This story about Texas wanting a "versatile offense" with all these new toys is a perfect example of why coaching doesn't mean what it used to. Steve Sarkisian gets praised for collecting five-star parts like he's building a fantasy team, not a program. It reminds me of the old Tartan coaches who had to build an identity with what they had, not just shop for a new one every offseason. Coach [name] would have taken a group of walk-ons and third-stringers and drilled an offense so precise you could run it in your sleep. Now it's just about having more shiny objects than the other guy.
They talk about versatility, but what they mean is they bought more players. There's no system anymore, just a collection of mercenaries. You look at what Oklahoma State is doing with fifty transfers or Colorado with forty three, and it's the same story. It's not coaching, it's procurement. A real coach develops a kid over four years, teaches him the nuances, builds that trust. You think Arch Manning or any of those other names care about the Longhorn tradition? They care about their brand and their next check.

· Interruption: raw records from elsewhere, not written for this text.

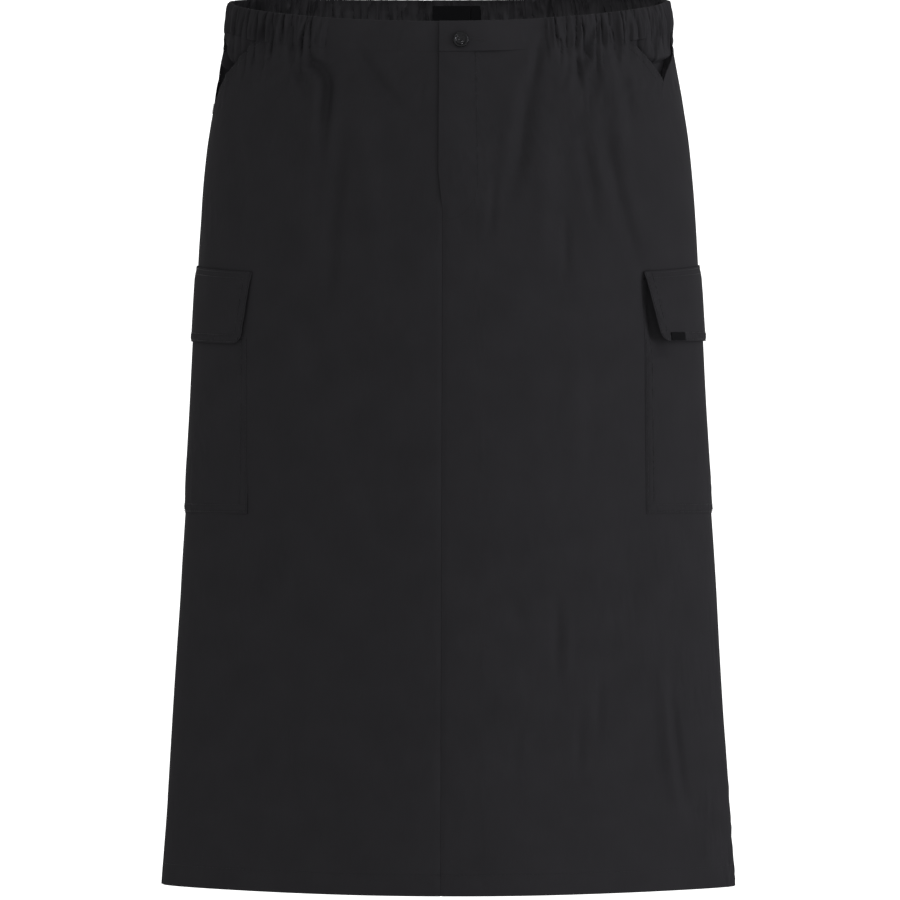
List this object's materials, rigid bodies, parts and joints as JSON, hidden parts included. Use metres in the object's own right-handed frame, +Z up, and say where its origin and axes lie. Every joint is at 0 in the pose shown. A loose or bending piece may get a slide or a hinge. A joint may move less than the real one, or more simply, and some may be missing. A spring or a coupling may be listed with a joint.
{
  "type": "cargo utility skirt",
  "caption": "Long cargo skirt with gathered elastic waistband, button fly, slanted hip pockets and flapped cargo pockets, filled out as worn.",
  "frame": {"origin": "middle of the waist opening, halfway down the waistband at the sides", "axes": "+Z up towards the waist, -Y to the front, +X to the wearer's left"},
  "size_m": [0.4876, 0.2542, 0.76],
  "materials": {
    "cloth": "plain matt woven cloth, charcoal black",
    "label": "smooth woven label, black",
    "button": "glossy black metal"
  },
  "bodies": {
    "root": {"front_panel_left": "cloth", "front_panel_right": "cloth", "back_panel": "cloth", "waistband_front_left": "cloth", "waistband_front_right": "cloth", "waistband_back": "cloth", "hip_facing_left": "cloth", "hip_facing_right": "cloth", "cargo_pocket_left": "cloth", "cargo_pocket_right": "cloth", "pocket_flap_left": "cloth", "pocket_flap_right": "cloth", "flap_tag": "label", "waist_label": "label", "size_tab": "label", "waist_button": "button"}
  },
  "joints": []
}
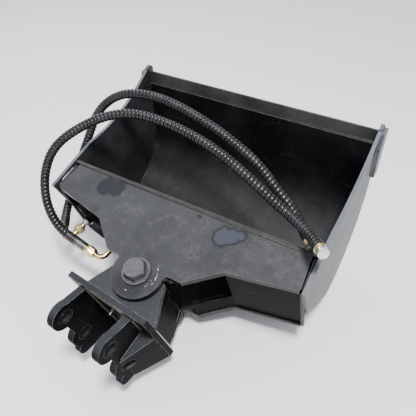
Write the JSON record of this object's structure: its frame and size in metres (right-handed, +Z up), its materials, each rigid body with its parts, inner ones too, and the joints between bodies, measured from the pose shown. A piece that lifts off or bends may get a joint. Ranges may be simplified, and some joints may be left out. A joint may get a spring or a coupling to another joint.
{
  "type": "tilting excavator bucket",
  "caption": "Wide grading bucket with a bolt-on pivot hitch that a hydraulic cylinder tilts sideways, with its two hoses, for a small excavator.",
  "frame": {"origin": "middle of the footprint of everything but the hoses, on the ground the bucket lies on", "axes": "+Z up from the ground, +Y from the hitch towards the cutting edge, X along the bucket's width with the tilt cylinder on the -X side"},
  "size_m": [0.8786, 0.8595, 0.541],
  "materials": {
    "black_paint": "satin black paint, dusty",
    "housing_paint": "satin black paint with dust and dried stains",
    "hitch_paint": "satin black paint, dusty",
    "edge_steel": "worn black paint on a hard steel edge",
    "bolt_steel": "zinc plated",
    "chrome_rod": "polished",
    "bronze": "machined bronze",
    "gland_paint": "satin black paint",
    "seal_rubber": "matt",
    "zinc_fitting": "zinc plated",
    "brass_fitting": "yellow passivated, dull shine",
    "hose_rubber": "black spiral guard, semi gloss",
    "cap_metal": "bright zinc plated"
  },
  "bodies": {
    "bucket": {"shell": "black_paint", "cutting_edge": "edge_steel", "side_plate_right": "black_paint", "side_plate_left": "black_paint", "side_strip_right": "black_paint", "side_strip_left": "black_paint", "housing_front_plate": "housing_paint", "housing_rear_plate": "housing_paint", "stop_ribs": "black_paint", "closing_plate": "black_paint", "end_fillers": "black_paint", "base_lugs": "black_paint", "base_pin": "bolt_steel", "base_pin_clip": "bolt_steel", "pivot_bolt": "bolt_steel", "pivot_washers": "bolt_steel", "pivot_nut": "bolt_steel", "thrust_washers": "bronze", "hose_a": "hose_rubber", "hose_b": "hose_rubber", "end_ferrule_a": "brass_fitting", "end_ferrule_b": "brass_fitting", "end_cap_a": "cap_metal", "end_cap_b": "cap_metal"},
    "hitch": {"hitch_top_plate": "hitch_paint", "hitch_bottom_plate": "hitch_paint", "hub_tube": "hitch_paint", "hub_bushes": "bronze", "hitch_base_plate": "hitch_paint", "cheeks_upper": "hitch_paint", "cheeks_lower": "hitch_paint", "ear_right": "hitch_paint", "ear_left": "hitch_paint", "pin_bushes_upper": "hitch_paint", "pin_bushes_lower": "hitch_paint", "gussets": "hitch_paint", "grease_nipple": "zinc_fitting", "rod_lugs": "hitch_paint", "rod_pin": "bolt_steel", "rod_pin_clip": "bolt_steel"},
    "cylinder_barrel": {"cylinder_base_eye": "black_paint", "base_eye_bush": "bronze", "cylinder_barrel_tube": "black_paint", "cylinder_gland": "gland_paint", "rod_wiper": "seal_rubber", "adapter_a": "zinc_fitting", "adapter_b": "zinc_fitting", "swivel_nut_a": "brass_fitting", "swivel_nut_b": "brass_fitting", "elbow_a": "brass_fitting", "elbow_b": "brass_fitting", "ferrule_a": "zinc_fitting", "ferrule_b": "brass_fitting"},
    "cylinder_rod": {"piston": "bolt_steel", "piston_rod": "chrome_rod", "piston_nut": "bolt_steel", "rod_eye": "bolt_steel"}
  },
  "joints": [
    {"name": "tilt", "type": "hinge", "parent": "bucket", "child": "hitch", "pos_m": [0, -0.20226, 0.28694], "axis": [0, -0.2983, 0.9545], "range_deg": [-25.6, 34.4]},
    {"name": "cylinder_swing", "type": "hinge", "parent": "bucket", "child": "cylinder_barrel", "pos_m": [-0.358, -0.01959, 0.21202], "axis": [0, -0.2983, 0.9545], "range_deg": [-1.39, 1.04]},
    {"name": "rod_stroke", "type": "slide", "parent": "cylinder_barrel", "child": "cylinder_rod", "axis": [0.9834, -0.1732, -0.0541], "range_m": [-0.0476, 0.0354]}
  ],
  "couplings": [
    {"joint": "cylinder_swing", "follows": "tilt", "ratio": -0.04},
    {"joint": "rod_stroke", "follows": "tilt", "m_per_rad": -0.079}
  ]
}
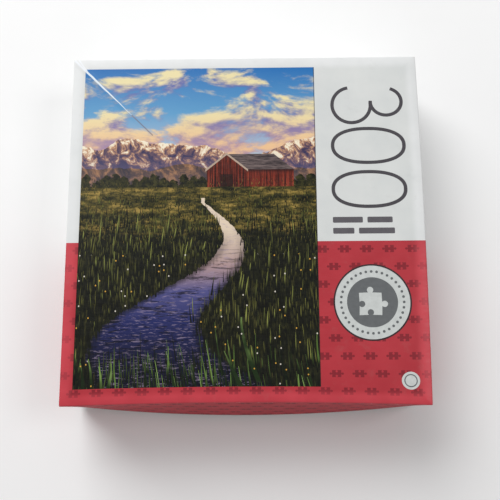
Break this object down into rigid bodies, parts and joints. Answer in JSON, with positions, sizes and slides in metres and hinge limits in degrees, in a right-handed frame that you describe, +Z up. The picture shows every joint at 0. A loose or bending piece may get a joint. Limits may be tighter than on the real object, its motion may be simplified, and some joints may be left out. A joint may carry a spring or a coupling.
{
  "type": "boxed jigsaw puzzle",
  "caption": "Square telescoping puzzle box: printed lift-off lid over a board tray holding a sealed film bag of interlocking jigsaw pieces.",
  "frame": {"origin": "centre of the tray's underside", "axes": "+Z up out of the box's top, +X to the box's right, -Y towards the viewer's side, below the foot of the lid's picture"},
  "size_m": [0.204, 0.2085, 0.0508],
  "materials": {
    "chipboard": "matte grey chipboard",
    "stay_tape": "matte kraft paper tape",
    "printed_wrap": "printed paper with a thin gloss varnish",
    "plain_wrap": "matte white paper",
    "bag_film": "clear polyethylene film",
    "puzzle_board": "printed picture on grey board"
  },
  "bodies": {
    "tray": {"tray_board": "chipboard", "tray_corner_stays": "stay_tape", "tray_wrap": "plain_wrap"},
    "lid": {"lid_board": "chipboard", "lid_corner_stays": "stay_tape", "lid_wrap": "printed_wrap"},
    "bag": {"bag_film": "bag_film", "puzzle_row_01": "puzzle_board", "puzzle_row_02": "puzzle_board", "puzzle_row_03": "puzzle_board", "puzzle_row_04": "puzzle_board", "puzzle_row_05": "puzzle_board", "puzzle_row_06": "puzzle_board", "puzzle_row_07": "puzzle_board", "puzzle_row_08": "puzzle_board", "puzzle_row_09": "puzzle_board", "puzzle_row_10": "puzzle_board", "puzzle_row_11": "puzzle_board", "puzzle_row_12": "puzzle_board", "puzzle_row_13": "puzzle_board", "puzzle_row_14": "puzzle_board", "puzzle_row_15": "puzzle_board", "puzzle_row_16": "puzzle_board", "puzzle_row_17": "puzzle_board", "puzzle_row_18": "puzzle_board", "puzzle_row_19": "puzzle_board", "puzzle_row_20": "puzzle_board"}
  },
  "joints": [
    {"name": "lid_lift", "type": "slide", "parent": "tray", "child": "lid", "axis": [0, 0, 1], "range_m": [0, 0.16]},
    {"name": "bag_lift", "type": "slide", "parent": "tray", "child": "bag", "axis": [0, 0, 1], "range_m": [0, 0.064]}
  ],
  "couplings": [
    {"joint": "bag_lift", "follows": "lid_lift", "ratio": 0.4}
  ]
}
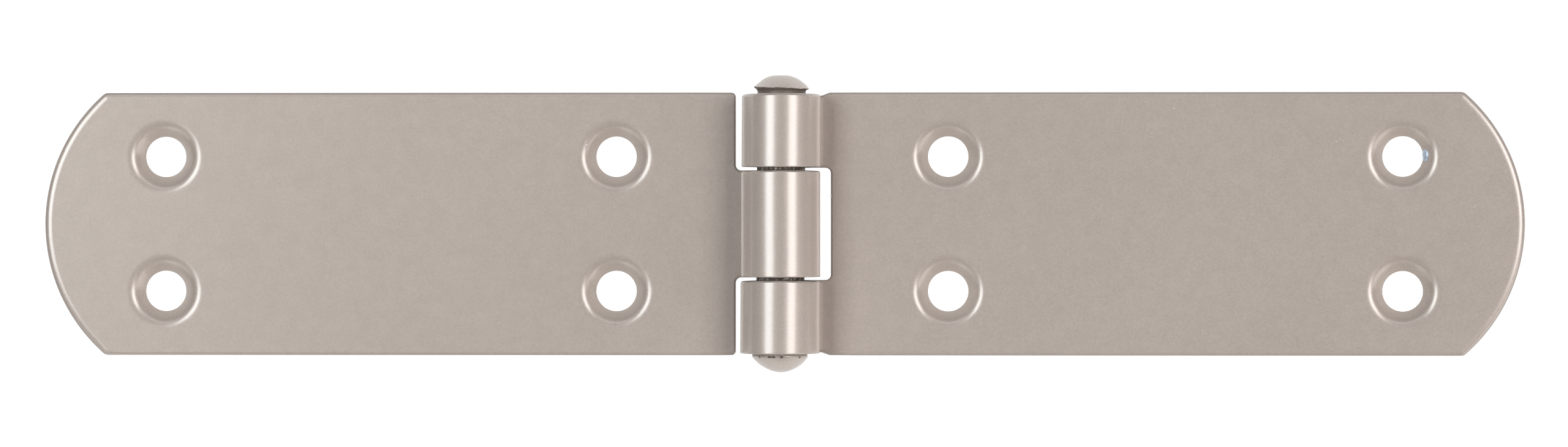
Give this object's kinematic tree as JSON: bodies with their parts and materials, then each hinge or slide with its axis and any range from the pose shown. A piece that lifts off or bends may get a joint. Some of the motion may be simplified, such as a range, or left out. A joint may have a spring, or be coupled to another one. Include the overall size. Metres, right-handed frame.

The greatest coaches we ever had built men, not just highlight reels. They won with less because they taught more. This modern idea of a "perfect fit" coach, like that SEC story is pushing, is just a guy who is good at working the portal and smiling for the camera. Give me a guy who can teach a kid to block with proper technique over a guy who can close a NIL deal any day of the week. The sport has forgotten what the word "coach" actually means.